Office Coordinator vs. Office Manager: What’s The Difference?

Office Coordinator vs. Office Manager: What's The Difference?

Choosing between an office coordinator vs office manager role comes down to scope: coordinators keep daily workflows moving, while managers own the office’s systems, budget, and people leadership. The most common mistake is assuming the titles are interchangeable—many hiring teams use them differently, and the wrong match can limit growth or overload you with responsibilities you didn’t expect.

Expand

An Office Coordinator is an administrative professional who coordinates day-to-day office operations and support tasks, while an Office Manager is a broader operations leader responsible for office systems, staff oversight, and often budget and vendor decisions.

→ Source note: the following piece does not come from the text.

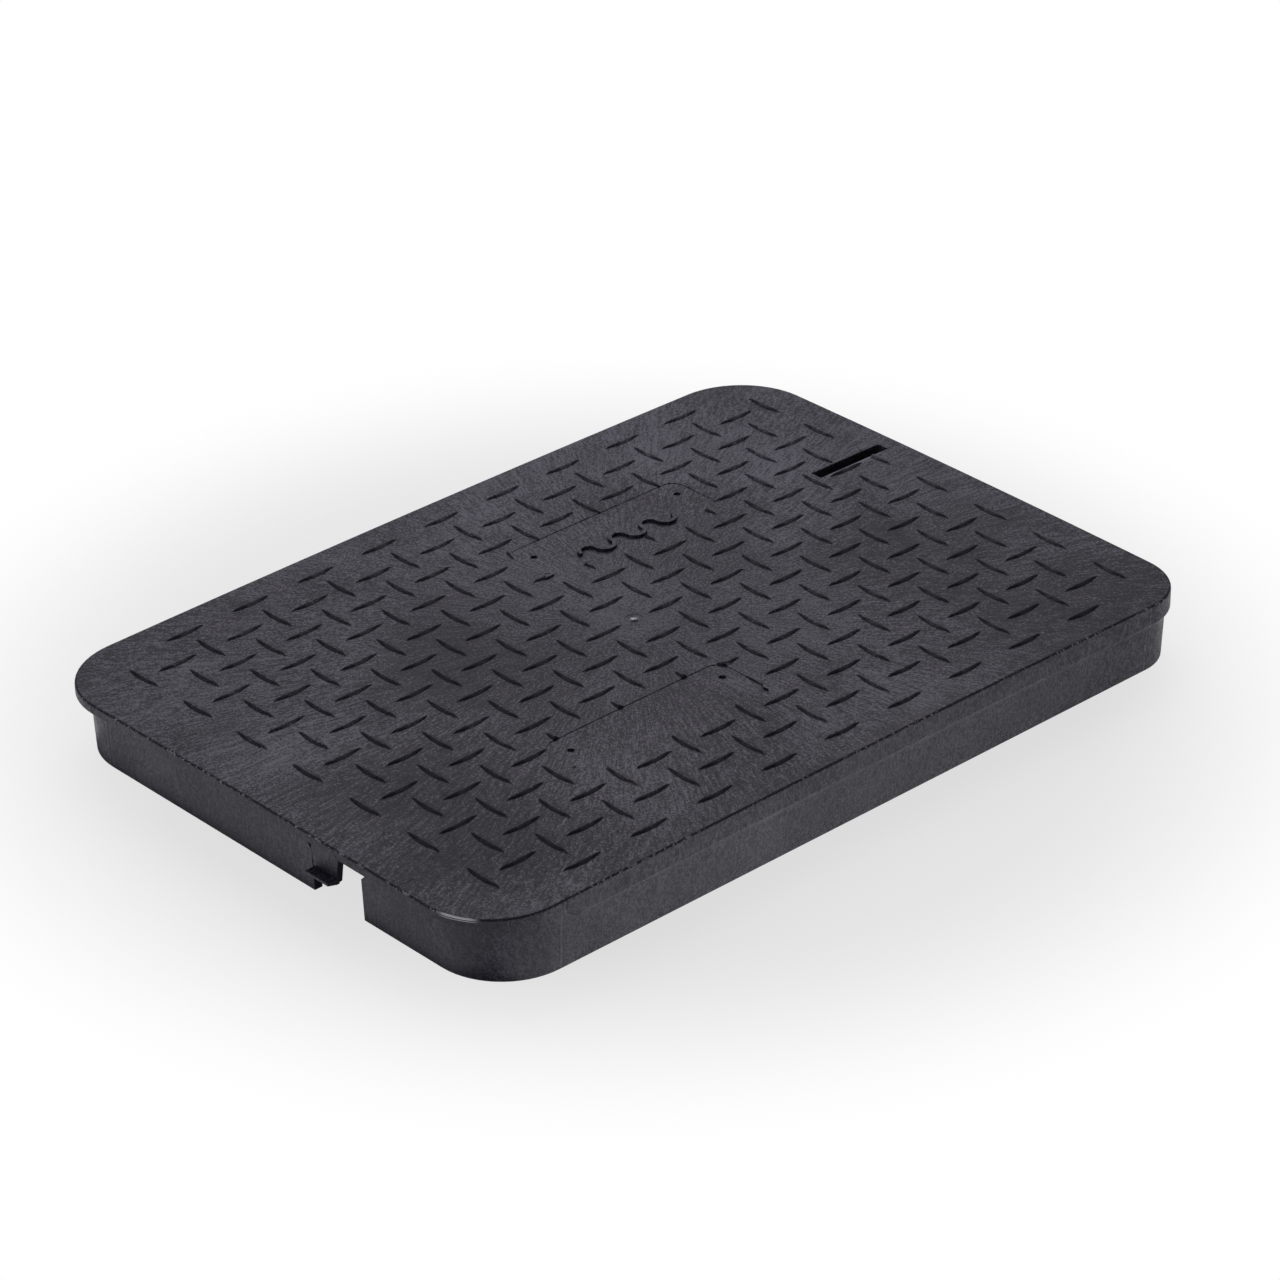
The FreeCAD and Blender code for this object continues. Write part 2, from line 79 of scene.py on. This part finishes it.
CROWN_STEP = 0.036
CROWN_SHIFT = 0.0011
END_DROP = 0.0018
SIDE_DROP = 0.0015


def new_piece(name, shape, smooth_angle=30):
    """Give a finished bmesh an object of its own, smooth up to an angle."""
    bmesh.ops.recalc_face_normals(shape, faces=shape.faces)
    mesh = bpy.data.meshes.new(name)
    shape.to_mesh(mesh)
    shape.free()
    for layer in ("custom_normal", "sharp_edge"):
        if layer in mesh.attributes:
            mesh.attributes.remove(mesh.attributes[layer])
    mesh.shade_smooth()
    mesh.set_sharp_from_angle(angle=math.radians(smooth_angle))
    mesh.materials.clear()
    piece = bpy.data.objects.new(name, mesh)
    bpy.context.scene.collection.objects.link(piece)
    return piece


def flatten_shading(piece):
    """Let the large faces keep their own shading beside a narrow rounded edge."""
    weigh = piece.modifiers.new("Weigh", "WEIGHTED_NORMAL")
    weigh.mode = "FACE_AREA"
    weigh.keep_sharp = True


def in_panel(point):
    """Whether a point lies over one of the two plain panels."""
    for sign in (-1, 1):
        across = abs(point.x - TREAD_X - sign * PANEL_X)
        along = abs(point.y - sign * PANEL_Y)
        if across < PANEL_HALF[0] - PANEL_SLACK and along < PANEL_HALF[1] - PANEL_SLACK:
            return True
    return False


def cut_through(shape, point, normal):
    """Cut edges into a shape along a plane, and leave its form as it is."""
    everything = shape.verts[:] + shape.edges[:] + shape.faces[:]
    bmesh.ops.bisect_plane(
        shape, geom=everything, dist=ON_CUT, plane_co=point, plane_no=normal)


def crown(shape):
    """Let the plate fall by 2 to 3 mm towards its ends and sides, and the foot stay flat."""
    for vert in shape.verts:
        end_fall = END_DROP * (vert.co.x / HALF_LENGTH) ** 2
        side_fall = SIDE_DROP * (vert.co.y / HALF_WIDTH) ** 2
        vert.co.z -= (end_fall + side_fall) * min(max(vert.co.z / TOP, 0), 1)


def fade_in_rim(shape):
    """Draw the near end of the deep rim up to the lip, where it starts beside the corner."""
    cut_through(shape, (RIM_START + RIM_FADE, 0, 0), (1, 0, 0))
    for vert in shape.verts:
        share = min((RIM_START + RIM_FADE - vert.co.x) / (RIM_FADE - RIM_FULL), 1)
        depth = HALF_WIDTH - abs(vert.co.y)
        rise = LIP_UNDERSIDE - vert.co.z
        past_start = vert.co.x > RIM_START - 0.00005
        if past_start and share > 0 and depth < RIM_REACH and 0 < rise < RIM_DEPTH:
            vert.co.z += share * rise
            if depth > 0.0005:
                vert.co.y += math.copysign(share * rise * WALL_DRAFT, vert.co.y)
    bmesh.ops.remove_doubles(shape, verts=shape.verts, dist=0.000005)
    bmesh.ops.dissolve_degenerate(shape, edges=shape.edges, dist=WELD)


shell = bmesh.new()
shell.from_mesh(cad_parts[NODE].data)
bmesh.ops.remove_doubles(shell, verts=shell.verts, dist=WELD)

# The solid's bars come off and the plate closes over them.
gate = Vector(GATE).xy
raised = []
for face in shell.faces:
    middle = face.calc_center_median()
    by_gate = (middle.xy - gate).length < GATE_RADIUS
    if middle.z > TOP + 0.00005 and not by_gate and not in_panel(middle):
        raised.append(face)
bmesh.ops.delete(shell, geom=raised, context="FACES")
open_edges = [edge for edge in shell.edges if edge.is_boundary]
bmesh.ops.holes_fill(shell, edges=open_edges, sides=0)
bmesh.ops.dissolve_limit(
    shell, angle_limit=math.radians(0.2), use_dissolve_boundaries=False,
    verts=shell.verts, edges=shell.edges, delimit=set())

# Plate, lip and foot get soft edges, and the finger finer ones.
soft_edges = []
fine_edges = []
for edge in shell.edges:
    if len(edge.link_faces) != 2 or edge.calc_face_angle_signed(0) < SHARP:
        continue
    low = min(vert.co.z for vert in edge.verts)
    high = max(vert.co.z for vert in edge.verts)
    middle = (edge.verts[0].co + edge.verts[1].co) / 2
    level_with_top = abs(low - TOP) < SAME_HEIGHT and abs(high - TOP) < SAME_HEIGHT
    off_lip = abs(low - LIP_UNDERSIDE) + abs(high - LIP_UNDERSIDE)
    under_lip = middle.x < RIM_START and off_lip < 2 * SAME_HEIGHT
    by_finger = middle.x < FINGER_X and abs(middle.y - FINGER_Y) < FINGER_REACH
    if (level_with_top and not in_panel(middle)) or high < SAME_HEIGHT or under_lip:
        soft_edges.append(edge)
    elif by_finger and middle.z < LIP_UNDERSIDE - 0.0003:
        fine_edges.append(edge)
for edges, offset in ((soft_edges, SOFT_EDGE), (fine_edges, SOFT_EDGE / 2)):
    edges = [edge for edge in edges if edge.is_valid]
    bmesh.ops.bevel(
        shell, geom=edges, offset=offset, offset_type="OFFSET", segments=3, profile=0.5,
        affect="EDGES", material=-1, clamp_overlap=True)

# The gate's stub is torn off unevenly, in a dimple that has all but filled.
for vert in shell.verts:
    if (vert.co.xy - gate).length < GATE_RADIUS + 0.0001:
        if vert.co.z > TOP + 0.0001:
            around = math.atan2(vert.co.y, vert.co.x - gate.x)
            vert.co.z = TOP + STUB_HEIGHT + STUB_WAVE * math.sin(7.0 * around)
        elif DIMPLE_FLOOR < vert.co.z < TOP - 0.0002:
            vert.co.z = TOP - DIMPLE_DEPTH

# Cuts both ways let the plate bend.
for axis, reach in ((0, HALF_LENGTH), (1, HALF_WIDTH)):
    steps = int(reach / CROWN_STEP)
    for step in range(-steps, steps + 1):
        point = [0, 0, 0]
        normal = [0, 0, 0]
        point[axis] = step * CROWN_STEP + CROWN_SHIFT
        normal[axis] = 1
        cut_through(shell, point, normal)
fade_in_rim(shell)
crown(shell)
moulding = new_piece("moulding", shell)
flatten_shading(moulding)
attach(moulding, "root")
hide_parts(NODE)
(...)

Office Coordinator vs. Office Manager: the core difference (scope and authority)

Both roles exist to keep an organization running smoothly, but they operate at different levels. An Office Coordinator typically focuses on execution: scheduling, communication, supplies, records, and practical support that keeps the office functioning hour by hour. The coordinator is often the “hub” connecting employees, visitors, and departments.

An Office Manager generally owns the office as a function. That means setting standards, improving processes, supervising staff (often including coordinators and reception), managing vendors, and controlling administrative spend. In many organizations, the manager is accountable for outcomes—service levels, cost control, compliance, and the overall employee/visitor experience.

Authority is the fastest way to tell them apart. Coordinators usually recommend and implement; managers typically decide, approve, and lead. That said, small companies sometimes give coordinators manager-level duties without the title, which is why reading the job description matters more than the label.

Another practical distinction is how success is measured. Coordinators are often evaluated on responsiveness, accuracy, and throughput (e.g., requests handled, calendars kept clean, supplies stocked). Managers are more likely measured on office performance metrics such as budget adherence, vendor performance, onboarding quality, and continuous improvement.

What is an Office Coordinator (and what it is not)?

An Office Coordinator is an administrative professional responsible for coordinating the daily operations of an office. This often includes scheduling meetings, maintaining records, handling correspondence, coordinating office services, and ensuring the workplace is organized and functional. Many coordinators also help with reception coverage, visitor management, and internal communications.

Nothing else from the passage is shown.